Digital Memorial Headstones For Different Types Of Loss
Every loss is shaped by its own circumstances, and the memorial built to honor it should reflect that. Different situations call for different approaches.
Memorials For Parents And Grandparents
Families honoring older loved ones often have decades of photographs, letters, and stories to share. A digital profile paired with headstones with QR codes gives those materials a permanent, organized home. Grandchildren and great-grandchildren who never had the chance to know the person can access a full life story simply by visiting the grave and scanning the stone.
Tributes For Younger Lives
When a life ends early, families often feel that a standard headstone cannot hold enough. A digital memorial gives space for the full personality, the relationships, the dreams, and the moments that defined a short but meaningful life. The physical stone remains the anchor, while the digital layer ensures that nothing important is lost.
Pre-planning And Building A Memorial In Advance
An increasing number of people are arranging their own memorials ahead of time, including the digital component. Pre-planners can build their own profile, select their preferred stone, and ensure that the tribute reflects their wishes without placing that burden on grieving family members later. Smart headstones are increasingly part of this planning conversation.
Companion And Family Memorials
Some memorial pages are built to honor two people, a married couple or siblings, within a shared digital space. A single QR code can link to a profile that holds both stories, organized clearly and accessibly. This approach works particularly well alongside companion headstones, where two lives are already honored on a single physical stone.
Privacy, Ownership, And Long-Term Access
Before committing to a digital memorial platform, families should understand exactly what they are agreeing to.
These are the key considerations worth reviewing:
- Platform Longevity: Confirm whether the service provider has been operating long enough to demonstrate stability, and ask what happens to the memorial profile if the platform closes. The Library of Congress Digital Preservation program exists specifically because digital content can become inaccessible when platforms or formats are discontinued, a risk worth understanding before entrusting a loved one's profile to any service.
- Data Ownership: Clarify who legally owns the content uploaded to the profile, including photos, videos, and written tributes contributed by family members.
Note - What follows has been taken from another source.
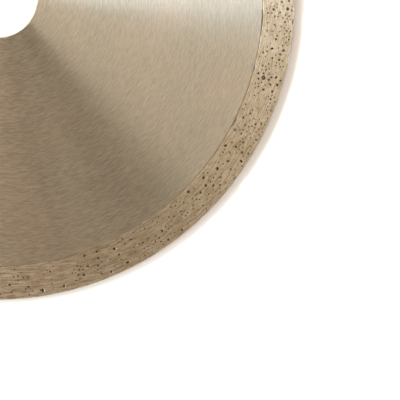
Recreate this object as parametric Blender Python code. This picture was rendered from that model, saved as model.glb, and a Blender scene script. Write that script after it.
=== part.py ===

The FTC has noted that digital purchases often grant only a license to access content rather than true ownership, and that access can disappear if a platform closes.
- Access Controls: Understand whether the profile can be set to private, restricted to invited guests, or made fully public, and who holds the authority to change those settings.
- Administrator Succession: Establish who manages the profile after the primary administrator passes away or becomes unable to maintain it.
- Content Editing Rights: Confirm whether family members can update, remove, or add content over time, and whether that requires a subscription or ongoing fee.
- QR Code Durability: Ask how the physical code is protected against weathering, vandalism, or damage, and what the process is for replacing it if needed.